Growing Cells on Mirrors Gives Scientists Better Insight
By Christina Phillis
Scientists have been studying cells for centuries, but have been missing out on an especially important view of cells: the interior. By growing cells on mirrors and imaging them using super-resolution microscopy, scientists have been able to solve this problem and see clearly inside. Using existing microscopes and techniques, one can only see the horizontal and vertical axes of a cell at a high resolution. The Z-axis, which is what scientists see when they look directly into the cell perpendicular to the glass, was blurry at best.
“Previously, the vision of biologists was blurred by the large axial and lateral resolution,” said Peng Xi, PhD, professor, Peking University. “This was like reading newspapers printed on transparent plastic; many layers were overlapped.”
The new technique, called mirror-enhanced axial-narrowing super-resolution (MEANS) microscopy, involves growing cells on mirrors instead of glass slides.

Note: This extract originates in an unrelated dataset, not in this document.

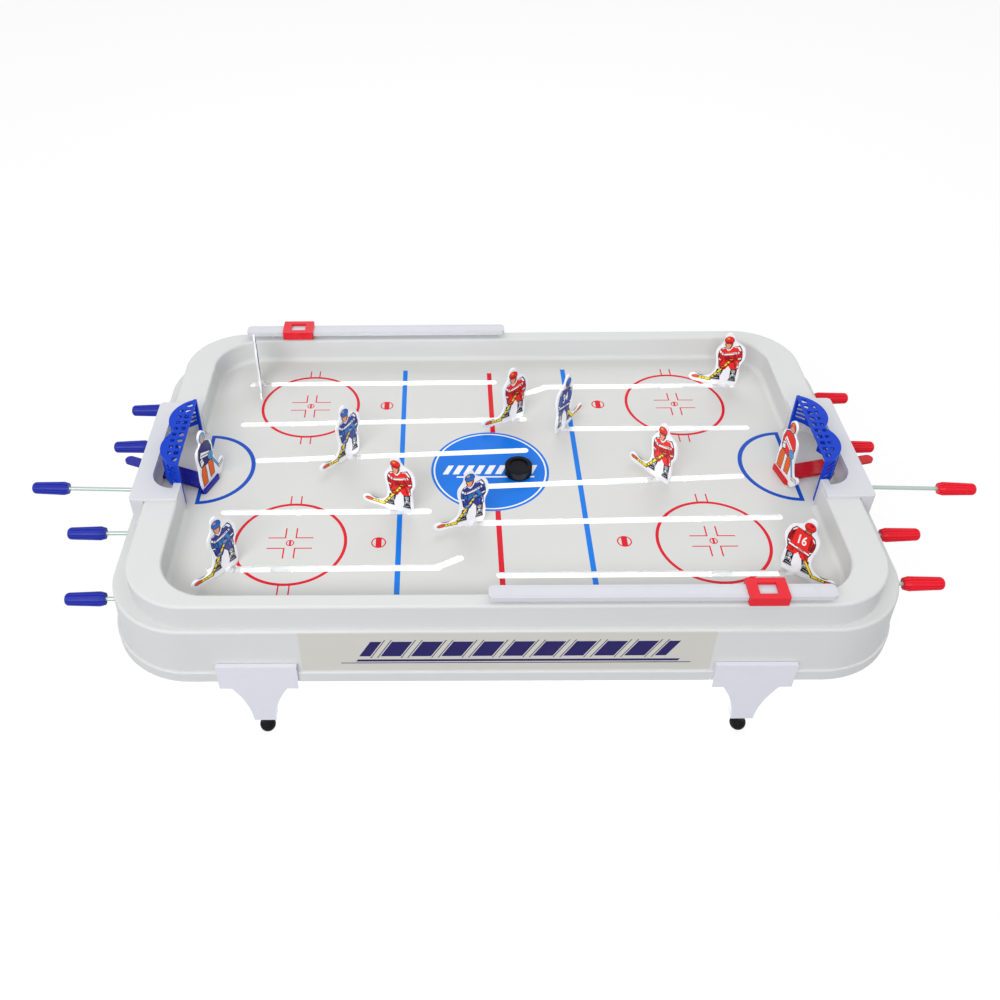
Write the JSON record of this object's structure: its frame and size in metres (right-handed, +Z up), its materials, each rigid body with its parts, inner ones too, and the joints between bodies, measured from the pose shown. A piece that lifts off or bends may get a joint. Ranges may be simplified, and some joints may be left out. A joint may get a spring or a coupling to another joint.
{
  "type": "table hockey game",
  "caption": "Table hockey game: moulded rink on clip-on legs, flat players geared to push-and-twist rods, swinging goalkeepers, nets and score bars.",
  "frame": {"origin": "on the table top, under the middle of the ice", "axes": "+X along the rink, +Y away from the front score bar's side, +Z up"},
  "size_m": [0.9449, 0.4224, 0.205],
  "materials": {
    "shell_plastic": "satin white moulding",
    "trim_plastic": "satin lilac white",
    "carriage_plastic": "matte white",
    "rod_steel": "drawn steel",
    "handle_blue_plastic": "ribbed, satin",
    "handle_red_plastic": "ribbed, satin",
    "lever_blue_plastic": "gloss",
    "lever_red_plastic": "gloss",
    "net_plastic": "gloss",
    "slider_plastic": "gloss",
    "printed_plate": "white plate, printed front",
    "foot_rubber": "matt black",
    "puck_plastic": "matt black"
  },
  "bodies": {
    "rink": {"rink_tray": "shell_plastic", "cross_braces": "shell_plastic", "goal_housing_left": "trim_plastic", "goal_housing_right": "trim_plastic", "goal_net_left": "net_plastic", "goal_net_right": "net_plastic", "score_bar_front": "trim_plastic", "score_bar_back": "trim_plastic", "leg_front_left": "trim_plastic", "leg_front_right": "trim_plastic", "leg_back_left": "trim_plastic", "leg_back_right": "trim_plastic", "rubber_feet": "foot_rubber"},
    "carriage_red_front_wing": {"carriage_red_front_wing": "carriage_plastic"},
    "rod_red_front_wing": {"rod_red_front_wing": "rod_steel", "handle_red_front_wing": "handle_blue_plastic"},
    "figure_red_front_wing": {"figure_red_front_wing": "printed_plate"},
    "carriage_red_back_wing": {"carriage_red_back_wing": "carriage_plastic"},
    "rod_red_back_wing": {"rod_red_back_wing": "rod_steel", "handle_red_back_wing": "handle_blue_plastic"},
    "figure_red_back_wing": {"figure_red_back_wing": "printed_plate"},
    "carriage_red_back_defender": {"carriage_red_back_defender": "carriage_plastic"},
    "rod_red_back_defender": {"rod_red_back_defender": "rod_steel", "handle_red_back_defender": "handle_blue_plastic"},
    "figure_red_back_defender": {"figure_red_back_defender": "printed_plate"},
    "carriage_red_front_defender": {"carriage_red_front_defender": "carriage_plastic"},
    "rod_red_front_defender": {"rod_red_front_defender": "rod_steel", "handle_red_front_defender": "handle_blue_plastic"},
    "figure_red_front_defender": {"figure_red_front_defender": "printed_plate"},
    "carriage_red_centre": {"carriage_red_centre": "carriage_plastic"},
    "rod_red_centre": {"rod_red_centre": "rod_steel", "handle_red_centre": "handle_blue_plastic"},
    "figure_red_centre": {"figure_red_centre": "printed_plate"},
    "carriage_blue_back_wing": {"carriage_blue_back_wing": "carriage_plastic"},
    "rod_blue_back_wing": {"rod_blue_back_wing": "rod_steel", "handle_blue_back_wing": "handle_red_plastic"},
    "figure_blue_back_wing": {"figure_blue_back_wing": "printed_plate"},
    "carriage_blue_front_wing": {"carriage_blue_front_wing": "carriage_plastic"},
    "rod_blue_front_wing": {"rod_blue_front_wing": "rod_steel", "handle_blue_front_wing": "handle_red_plastic"},
    "figure_blue_front_wing": {"figure_blue_front_wing": "printed_plate"},
    "carriage_blue_front_defender": {"carriage_blue_front_defender": "carriage_plastic"},
    "rod_blue_front_defender": {"rod_blue_front_defender": "rod_steel", "handle_blue_front_defender": "handle_red_plastic"},
    "figure_blue_front_defender": {"figure_blue_front_defender": "printed_plate"},
    "carriage_blue_back_defender": {"carriage_blue_back_defender": "carriage_plastic"},
    "rod_blue_back_defender": {"rod_blue_back_defender": "rod_steel", "handle_blue_back_defender": "handle_red_plastic"},
    "figure_blue_back_defender": {"figure_blue_back_defender": "printed_plate"},
    "carriage_blue_centre": {"carriage_blue_centre": "carriage_plastic"},
    "rod_blue_centre": {"rod_blue_centre": "rod_steel", "handle_blue_centre": "handle_red_plastic"},
    "figure_blue_centre": {"figure_blue_centre": "printed_plate"},
    "goalkeeper_left": {"goalie_lever_left": "lever_blue_plastic", "goalie_left": "printed_plate"},
    "goalkeeper_right": {"goalie_lever_right": "lever_red_plastic", "goalie_right": "printed_plate"},
    "score_slider_front": {"score_slider_front": "slider_plastic"},
    "score_slider_back": {"score_slider_back": "slider_plastic"},
    "puck": {"puck": "puck_plastic"}
  },
  "joints": [
    {"name": "red_front_wing_slide", "type": "slide", "parent": "rink", "child": "carriage_red_front_wing", "axis": [1, 0.005, 0], "range_m": [-0.25407, 0.00387]},
    {"name": "red_front_wing_spin", "type": "hinge", "parent": "carriage_red_front_wing", "child": "rod_red_front_wing", "pos_m": [0.25406, -0.14026, 0.11], "axis": [1, 0.005, 0], "continuous": true},
    {"name": "red_front_wing_turn", "type": "hinge", "parent": "carriage_red_front_wing", "child": "figure_red_front_wing", "pos_m": [0.25406, -0.14026, 0.137], "axis": [0, 0, 1], "continuous": true},
    {"name": "red_back_wing_slide", "type": "slide", "parent": "rink", "child": "carriage_red_back_wing", "axis": [1, 0.0056, 0], "range_m": [-0.1919, 0.00594]},
    {"name": "red_back_wing_spin", "type": "hinge", "parent": "carriage_red_back_wing", "child": "rod_red_back_wing", "pos_m": [0.252, 0.13316, 0.11], "axis": [1, 0.0056, 0], "continuous": true},
    {"name": "red_back_wing_turn", "type": "hinge", "parent": "carriage_red_back_wing", "child": "figure_red_back_wing", "pos_m": [0.252, 0.13316, 0.137], "axis": [0, 0, 1], "continuous": true},
    {"name": "red_back_defender_slide", "type": "slide", "parent": "rink", "child": "carriage_red_back_defender", "axis": [0.9998, 0.0214, 0], "range_m": [-0.2781, 0.00801]},
    {"name": "red_back_defender_spin", "type": "hinge", "parent": "carriage_red_back_defender", "child": "rod_red_back_defender", "pos_m": [0.021, 0.07644, 0.11], "axis": [0.9998, 0.0214, 0], "continuous": true},
    {"name": "red_back_defender_turn", "type": "hinge", "parent": "carriage_red_back_defender", "child": "figure_red_back_defender", "pos_m": [0.021, 0.07644, 0.137], "axis": [0, 0, 1], "continuous": true},
    {"name": "red_front_defender_slide", "type": "slide", "parent": "rink", "child": "carriage_red_front_defender", "axis": [1, 0, 0], "range_m": [-0.16396, 0.02257]},
    {"name": "red_front_defender_spin", "type": "hinge", "parent": "carriage_red_front_defender", "child": "rod_red_front_defender", "pos_m": [-0.09248, -0.06047, 0.11], "axis": [1, 0, 0], "continuous": true},
    {"name": "red_front_defender_turn", "type": "hinge", "parent": "carriage_red_front_defender", "child": "figure_red_front_defender", "pos_m": [-0.09248, -0.06047, 0.137], "axis": [0, 0, 1], "continuous": true},
    {"name": "red_centre_slide", "type": "slide", "parent": "rink", "child": "carriage_red_centre", "axis": [0.9987, 0.0509, 0], "range_m": [-0.18426, 0.0771]},
    {"name": "red_centre_spin", "type": "hinge", "parent": "carriage_red_centre", "child": "rod_red_centre", "pos_m": [0.15701, -0.01752, 0.11], "axis": [0.9994, -0.0356, 0], "continuous": true},
    {"name": "red_centre_turn", "type": "hinge", "parent": "carriage_red_centre", "child": "figure_red_centre", "pos_m": [0.15701, -0.01752, 0.137], "axis": [0, 0, 1], "continuous": true},
    {"name": "blue_back_wing_slide", "type": "slide", "parent": "rink", "child": "carriage_blue_back_wing", "axis": [-1, -0.005, 0], "range_m": [-0.25149, 0.00645]},
    {"name": "blue_back_wing_spin", "type": "hinge", "parent": "carriage_blue_back_wing", "child": "rod_blue_back_wing", "pos_m": [-0.25148, 0.14027, 0.11], "axis": [-1, -0.005, 0], "continuous": true},
    {"name": "blue_back_wing_turn", "type": "hinge", "parent": "carriage_blue_back_wing", "child": "figure_blue_back_wing", "pos_m": [-0.25148, 0.14027, 0.137], "axis": [0, 0, 1], "continuous": true},
    {"name": "blue_front_wing_slide", "type": "slide", "parent": "rink", "child": "carriage_blue_front_wing", "axis": [-1, -0.0056, 0], "range_m": [-0.18498, 0.01286]},
    {"name": "blue_front_wing_spin", "type": "hinge", "parent": "carriage_blue_front_wing", "child": "rod_blue_front_wing", "pos_m": [-0.24507, -0.13312, 0.11], "axis": [-1, -0.0056, 0], "continuous": true},
    {"name": "blue_front_wing_turn", "type": "hinge", "parent": "carriage_blue_front_wing", "child": "figure_blue_front_wing", "pos_m": [-0.24507, -0.13312, 0.137], "axis": [0, 0, 1], "continuous": true},
    {"name": "blue_front_defender_slide", "type": "slide", "parent": "rink", "child": "carriage_blue_front_defender", "axis": [-0.9998, -0.0214, 0], "range_m": [-0.28325, 0.00286]},
    {"name": "blue_front_defender_spin", "type": "hinge", "parent": "carriage_blue_front_defender", "child": "rod_blue_front_defender", "pos_m": [-0.02615, -0.07655, 0.11], "axis": [-0.9998, -0.0214, 0], "continuous": true},
    {"name": "blue_front_defender_turn", "type": "hinge", "parent": "carriage_blue_front_defender", "child": "figure_blue_front_defender", "pos_m": [-0.02615, -0.07655, 0.137], "axis": [0, 0, 1], "continuous": true},
    {"name": "blue_back_defender_slide", "type": "slide", "parent": "rink", "child": "carriage_blue_back_defender", "axis": [-1, 0, 0], "range_m": [-0.18653, 0]},
    {"name": "blue_back_defender_spin", "type": "hinge", "parent": "carriage_blue_back_defender", "child": "rod_blue_back_defender", "pos_m": [0.06991, 0.06047, 0.11], "axis": [-1, 0, 0], "continuous": true},
    {"name": "blue_back_defender_turn", "type": "hinge", "parent": "carriage_blue_back_defender", "child": "figure_blue_back_defender", "pos_m": [0.06991, 0.06047, 0.137], "axis": [0, 0, 1], "continuous": true},
    {"name": "blue_centre_slide", "type": "slide", "parent": "rink", "child": "carriage_blue_centre", "axis": [-0.9987, -0.0509, 0], "range_m": [-0.17328, 0.08808]},
    {"name": "blue_centre_spin", "type": "hinge", "parent": "carriage_blue_centre", "child": "rod_blue_centre", "pos_m": [-0.14605, 0.01808, 0.11], "axis": [-0.9993, 0.0375, 0], "continuous": true},
    {"name": "blue_centre_turn", "type": "hinge", "parent": "carriage_blue_centre", "child": "figure_blue_centre", "pos_m": [-0.14605, 0.01808, 0.137], "axis": [0, 0, 1], "continuous": true},
    {"name": "goalkeeper_left_swing", "type": "hinge", "parent": "rink", "child": "goalkeeper_left", "pos_m": [-0.335, 0, 0.137], "axis": [0, 0, 1], "range_deg": [-4, 48]},
    {"name": "goalkeeper_right_swing", "type": "hinge", "parent": "rink", "child": "goalkeeper_right", "pos_m": [0.335, 0, 0.137], "axis": [0, 0, 1], "range_deg": [-39, 13]},
    {"name": "score_slider_front_slide", "type": "slide", "parent": "rink", "child": "score_slider_front", "axis": [1, 0, 0], "range_m": [-0.2115, 0.0405]},
    {"name": "score_slider_back_slide", "type": "slide", "parent": "rink", "child": "score_slider_back", "axis": [-1, 0, 0], "range_m": [-0.2115, 0.0405]},
    {"name": "puck_slide", "type": "slide", "parent": "rink", "child": "puck", "axis": [1, 0, 0], "range_m": [-0.06, 0.1]}
  ],
  "couplings": [
    {"joint": "red_front_wing_turn", "follows": "red_front_wing_spin", "ratio": 1},
    {"joint": "red_back_wing_turn", "follows": "red_back_wing_spin", "ratio": 1},
    {"joint": "red_back_defender_turn", "follows": "red_back_defender_spin", "ratio": 1},
    {"joint": "red_front_defender_turn", "follows": "red_front_defender_spin", "ratio": 1},
    {"joint": "red_centre_turn", "follows": "red_centre_spin", "ratio": 1},
    {"joint": "blue_back_wing_turn", "follows": "blue_back_wing_spin", "ratio": 1},
    {"joint": "blue_front_wing_turn", "follows": "blue_front_wing_spin", "ratio": 1},
    {"joint": "blue_front_defender_turn", "follows": "blue_front_defender_spin", "ratio": 1},
    {"joint": "blue_back_defender_turn", "follows": "blue_back_defender_spin", "ratio": 1},
    {"joint": "blue_centre_turn", "follows": "blue_centre_spin", "ratio": 1}
  ]
}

A glass cover slide is then placed over the cells and the mirror is placed into a confocal or widefield microscope.
Using the properties of light, interference patterns are created as light waves pass through a cell on their way to the mirror and then back again after being reflected. “The two waves interacting with one another causes a region between the glass surfaces and the cell to be bright, and other parts to be dark,” said Philip Santangelo, associate professor, Georgia Tech College of Engineering and Emory University School of Medicine. “They cause light to be removed from some locations so you get darkness, and there is a bright spot in a specific region rather than being all bright.” The interference patterns helped to significantly improve resolution in the Z-axis, with stimulated emission depletion (STED) axial resolution increasing by a factor of six and lateral resolution by a factor of two.
One of the biggest advantages of this technique is that it doesn’t require increased laser power. This prevents damage to biological specimens and fluorescent dye, neither of which tolerates high laser power.
Although the optical technique was not hard to develop, growing cells on mirrors presented a challenge at first. “Most people are not growing cells on mirrors, so it required some work to get the cell culture conditions correct,” said Santangelo. It required making sure the mirror coating didn’t affect cell growth and adapting current staining techniques to make the cells fluoresce. In the end, the scientists were able to develop a simple process for growing the cells on mirrors.
Changing How We See Cells
This new imaging technique has the potential to help researchers differentiate between structures that appear close together, but are actually far apart within cells.
“This simple technology is allowing us to see the details of cells that have never been seen before,” said Dayong Jin, PhD, paper coauthor, professor, University of Technology Sydney. “A single cell is about 10 micrometers; inside that is a nuclear core about 5 micrometers, and inside that are tiny holes, called the ‘nuclear pore complex,’ that as a gate regulates the messenger bio-molecules, but measure between one fiftieth and one twentieth of a micrometer. With this super-resolution microscopy we are able to see the details of those tiny holes.”
This is the first time scientists have been able to view the nuclear core complex as well as the human respiratory syncytial virus (hRSV). Viewing these microscopic structures within cells may allow scientists to learn new information about the behavior of cells. This could potentially help determine how diseases occur within cells.
Santangelo believes they have only scratched the surface with this technique, mentioning the ability to make the mirror’s surface moveable as a potential enhancement in the future.